**Exercise requirements:** Print the data exactly as it is given, please.

[Given data start]

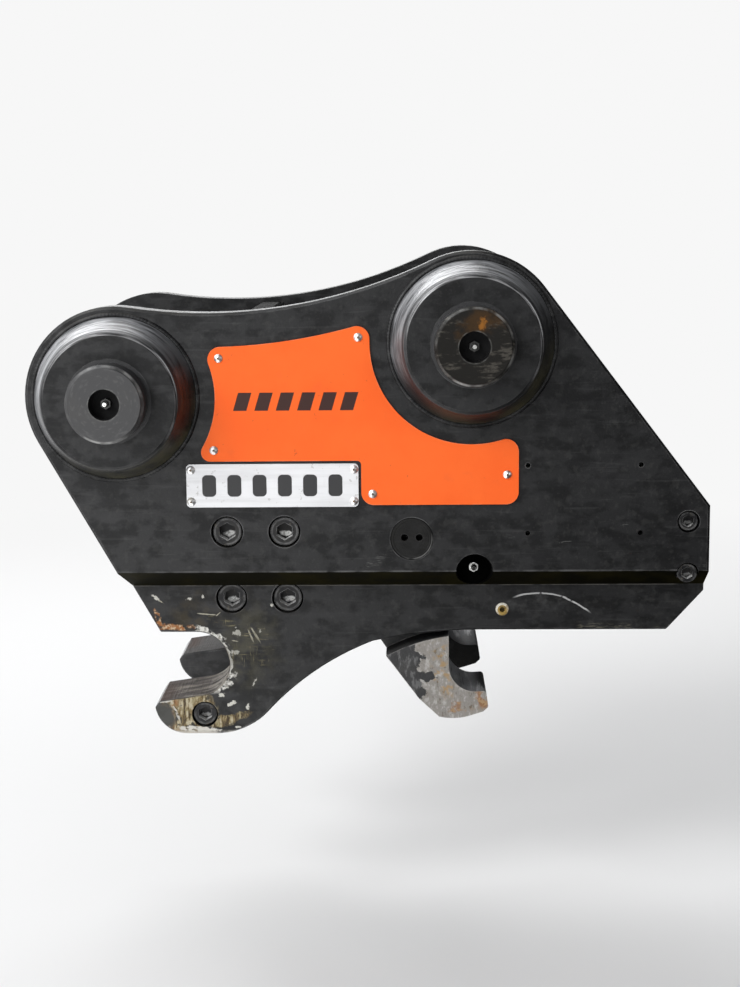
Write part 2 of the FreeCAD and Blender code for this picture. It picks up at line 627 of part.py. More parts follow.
# --- Movable hook: one casting with a hub, two cheeks, two claws and a two-lug lever ----------
def claw(y0, y1):
    shoulder, top = (CLAW_SHOULDER_X, CLAW_SHOULDER_Z), (CLAW_BACK_X, CLAW_TOP_Z)
    corner = (CLAW_BACK_X + CLAW_CORNER_R, CLAW_SEAT_Z + CLAW_CORNER_R)
    steps = [arc_radius(shoulder, top, CLAW_SHOULDER_R, +1), (CLAW_BACK_X, corner[1]),
             arc_about(corner, (CLAW_BACK_X, corner[1]), (corner[0], CLAW_SEAT_Z), +1),
             (CLAW_NOSE_X - 1.5, CLAW_SEAT_Z + 0.8), (CLAW_NOSE_X + 1.5, CLAW_NOSE_Z),
             (CLAW_NOSE_X - 5, CLAW_NOSE_Z - 6), (CLAW_NOSE_X - 24, CLAW_SOLE_Z + 2.5),
             ("arc", (CLAW_NOSE_X - 43, CLAW_SOLE_Z), (CLAW_NOSE_X - 60, CLAW_SOLE_Z + 2)),
             (CLAW_SHOULDER_X + 40.7, CLAW_SHOULDER_Z - 54.7)]
    body = slab(shoulder, steps, y0, y1)
    return round_corners(body, [((CLAW_NOSE_X + 1.5, CLAW_NOSE_Z), 4.0),
                                ((CLAW_NOSE_X - 1.5, CLAW_SEAT_Z + 0.8), 4.0)])


NECK_TOE = (CLAW_SHOULDER_X - NECK_TOE_X, CLAW_SHOULDER_Z + NECK_TOE_Z)


def neck(y0, y1):
    """Cheek between hub and claw."""
    hub_r = HUB_D / 2
    root = (CLAW_BACK_X, CLAW_TOP_Z)
    left, right = touch(NECK_TOE, PIVOT, hub_r, +1), touch(root, PIVOT, hub_r, -1)
    steps = [left, PIVOT, right, root, (CLAW_BACK_X, CLAW_SHOULDER_Z - 12),
             (CLAW_SHOULDER_X + 12, CLAW_SHOULDER_Z - 12), (CLAW_SHOULDER_X, CLAW_SHOULDER_Z)]
    return slab(NECK_TOE, steps, y0, y1)


def neck_web():
    """Cross web behind the cheeks' front edge."""
    left = touch(NECK_TOE, PIVOT, HUB_D / 2, +1)
    low = along(NECK_TOE, left, CLAW_TOP_Z + 14)
    steps = [left, (left[0] + NECK_WEB_T, left[1]), (low[0] + NECK_WEB_T, low[1])]
    return slab(low, steps, -PRONG_INNER, PRONG_INNER)


def lever_lug(y0, y1):
    """Tapered lug from the hub to the rod pin."""
    r0, r1 = LEVER_ROOT_D / 2, LEVER_EYE_D / 2
    lean = math.degrees(math.asin((r0 - r1) / math.dist(PIVOT, ROD_PIN)))
    up = angle(PIVOT, ROD_PIN)
    a, b = polar(PIVOT, r0, up + 90 - lean), polar(ROD_PIN, r1, up + 90 - lean)
    c, d = polar(ROD_PIN, r1, up - 90 + lean), polar(PIVOT, r0, up - 90 + lean)
    return slab(a, [b, ("arc", polar(ROD_PIN, r1, up), c), d, ("arc", polar(PIVOT, r0, up + 180), a)], y0, y1)


def movable_hook():
    hub_end = HOOK_INNER - HUB_SIDE
    lug_in = ROD_EYE_T / 2 + 2.0
    pieces = [rod(PIVOT, HUB_D, -hub_end, hub_end), neck_web()]
    for shape in (claw(-HOOK_FACE + HOOK_SIDE, -PRONG_INNER), neck(-hub_end, -PRONG_INNER),
                  lever_lug(-lug_in - LEVER_T, -lug_in)):
        pieces += [shape, far(shape)]
    body = fuse(pieces)
    bush_d = PIVOT_D + 2 * HUB_BUSH_WALL
    body = body.cut(ring(PIVOT, HUB_D + LEVER_T, HUB_MID_D, -lug_in, lug_in))
    body = body.cut(rod(PIVOT, PIVOT_D + 2.0, -hub_end, hub_end))
    for y0 in (-hub_end - 1, PRONG_INNER):
        body = body.cut(rod(PIVOT, bush_d, y0, y0 + hub_end + 1 - PRONG_INNER))
    reach, start = math.dist(PIVOT, (STOP_X, STOP_Z)), angle(PIVOT, (STOP_X, STOP_Z))
    for swing in (CLOSING_SWING, CLOSING_SWING - 2, CLOSING_SWING - 4):
        seat = polar(PIVOT, reach, start - swing)
        body = body.cut(rod(seat, STOP_D + 2 * STOP_PLAY, -hub_end, hub_end))
    return body.cut(rod(ROD_PIN, ROD_PIN_D, -lug_in - LEVER_T - 1, lug_in + LEVER_T + 1))


save(movable_hook(), "movable_hook")

hub_end = HOOK_INNER - HUB_SIDE
save_pair(ring(PIVOT, PIVOT_D + 2 * HUB_BUSH_WALL, PIVOT_D + 2 * PIN_RUN, -hub_end, -PRONG_INNER),
          "hook_bush")
save_pair(ring(PIVOT, HUB_D - 6, PIVOT_D + 1.0, -HOOK_INNER, -HOOK_INNER + WASHER_T), "thrust_washer")
save(rod(PIVOT, PIVOT_D, -HOOK_FACE + PIVOT_WEB, HOOK_FACE - PIVOT_WEB), "hook_pivot_pin")
nipple_near = grease_nipple(PIVOT, -HOOK_FACE, -1)
save_pair(nipple_near, "pivot_nipple")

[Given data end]

**Reply to the task:**
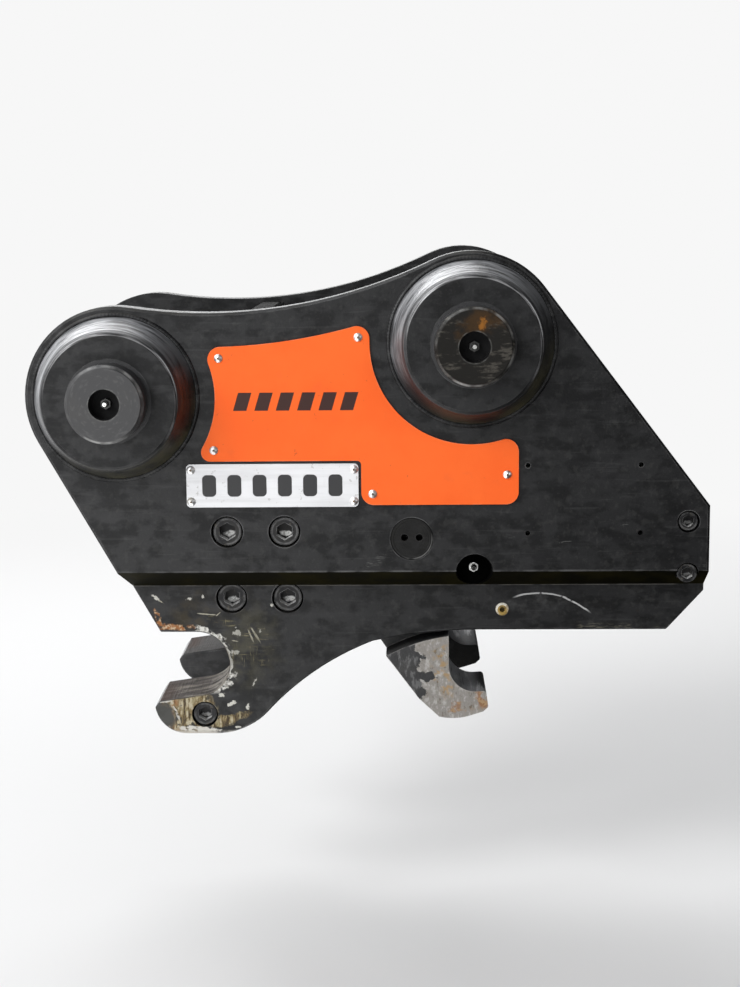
Write part 2 of the FreeCAD and Blender code for this picture. It picks up at line 627 of part.py. More parts follow.
# --- Movable hook: one casting with a hub, two cheeks, two claws and a two-lug lever ----------
def claw(y0, y1):
    shoulder, top = (CLAW_SHOULDER_X, CLAW_SHOULDER_Z), (CLAW_BACK_X, CLAW_TOP_Z)
    corner = (CLAW_BACK_X + CLAW_CORNER_R, CLAW_SEAT_Z + CLAW_CORNER_R)
    steps = [arc_radius(shoulder, top, CLAW_SHOULDER_R, +1), (CLAW_BACK_X, corner[1]),
             arc_about(corner, (CLAW_BACK_X, corner[1]), (corner[0], CLAW_SEAT_Z), +1),
             (CLAW_NOSE_X - 1.5, CLAW_SEAT_Z + 0.8), (CLAW_NOSE_X + 1.5, CLAW_NOSE_Z),
             (CLAW_NOSE_X - 5, CLAW_NOSE_Z - 6), (CLAW_NOSE_X - 24, CLAW_SOLE_Z + 2.5),
             ("arc", (CLAW_NOSE_X - 43, CLAW_SOLE_Z), (CLAW_NOSE_X - 60, CLAW_SOLE_Z + 2)),
             (CLAW_SHOULDER_X + 40.7, CLAW_SHOULDER_Z - 54.7)]
    body = slab(shoulder, steps, y0, y1)
    return round_corners(body, [((CLAW_NOSE_X + 1.5, CLAW_NOSE_Z), 4.0),
                                ((CLAW_NOSE_X - 1.5, CLAW_SEAT_Z + 0.8), 4.0)])


NECK_TOE = (CLAW_SHOULDER_X - NECK_TOE_X, CLAW_SHOULDER_Z + NECK_TOE_Z)


def neck(y0, y1):
    """Cheek between hub and claw."""
    hub_r = HUB_D / 2
    root = (CLAW_BACK_X, CLAW_TOP_Z)
    left, right = touch(NECK_TOE, PIVOT, hub_r, +1), touch(root, PIVOT, hub_r, -1)
    steps = [left, PIVOT, right, root, (CLAW_BACK_X, CLAW_SHOULDER_Z - 12),
             (CLAW_SHOULDER_X + 12, CLAW_SHOULDER_Z - 12), (CLAW_SHOULDER_X, CLAW_SHOULDER_Z)]
    return slab(NECK_TOE, steps, y0, y1)


def neck_web():
    """Cross web behind the cheeks' front edge."""
    left = touch(NECK_TOE, PIVOT, HUB_D / 2, +1)
    low = along(NECK_TOE, left, CLAW_TOP_Z + 14)
    steps = [left, (left[0] + NECK_WEB_T, left[1]), (low[0] + NECK_WEB_T, low[1])]
    return slab(low, steps, -PRONG_INNER, PRONG_INNER)


def lever_lug(y0, y1):
    """Tapered lug from the hub to the rod pin."""
    r0, r1 = LEVER_ROOT_D / 2, LEVER_EYE_D / 2
    lean = math.degrees(math.asin((r0 - r1) / math.dist(PIVOT, ROD_PIN)))
    up = angle(PIVOT, ROD_PIN)
    a, b = polar(PIVOT, r0, up + 90 - lean), polar(ROD_PIN, r1, up + 90 - lean)
    c, d = polar(ROD_PIN, r1, up - 90 + lean), polar(PIVOT, r0, up - 90 + lean)
    return slab(a, [b, ("arc", polar(ROD_PIN, r1, up), c), d, ("arc", polar(PIVOT, r0, up + 180), a)], y0, y1)


def movable_hook():
    hub_end = HOOK_INNER - HUB_SIDE
    lug_in = ROD_EYE_T / 2 + 2.0
    pieces = [rod(PIVOT, HUB_D, -hub_end, hub_end), neck_web()]
    for shape in (claw(-HOOK_FACE + HOOK_SIDE, -PRONG_INNER), neck(-hub_end, -PRONG_INNER),
                  lever_lug(-lug_in - LEVER_T, -lug_in)):
        pieces += [shape, far(shape)]
    body = fuse(pieces)
    bush_d = PIVOT_D + 2 * HUB_BUSH_WALL
    body = body.cut(ring(PIVOT, HUB_D + LEVER_T, HUB_MID_D, -lug_in, lug_in))
    body = body.cut(rod(PIVOT, PIVOT_D + 2.0, -hub_end, hub_end))
    for y0 in (-hub_end - 1, PRONG_INNER):
        body = body.cut(rod(PIVOT, bush_d, y0, y0 + hub_end + 1 - PRONG_INNER))
    reach, start = math.dist(PIVOT, (STOP_X, STOP_Z)), angle(PIVOT, (STOP_X, STOP_Z))
    for swing in (CLOSING_SWING, CLOSING_SWING - 2, CLOSING_SWING - 4):
        seat = polar(PIVOT, reach, start - swing)
        body = body.cut(rod(seat, STOP_D + 2 * STOP_PLAY, -hub_end, hub_end))
    return body.cut(rod(ROD_PIN, ROD_PIN_D, -lug_in - LEVER_T - 1, lug_in + LEVER_T + 1))


save(movable_hook(), "movable_hook")

hub_end = HOOK_INNER - HUB_SIDE
save_pair(ring(PIVOT, PIVOT_D + 2 * HUB_BUSH_WALL, PIVOT_D + 2 * PIN_RUN, -hub_end, -PRONG_INNER),
          "hook_bush")
save_pair(ring(PIVOT, HUB_D - 6, PIVOT_D + 1.0, -HOOK_INNER, -HOOK_INNER + WASHER_T), "thrust_washer")
save(rod(PIVOT, PIVOT_D, -HOOK_FACE + PIVOT_WEB, HOOK_FACE - PIVOT_WEB), "hook_pivot_pin")
nipple_near = grease_nipple(PIVOT, -HOOK_FACE, -1)
save_pair(nipple_near, "pivot_nipple")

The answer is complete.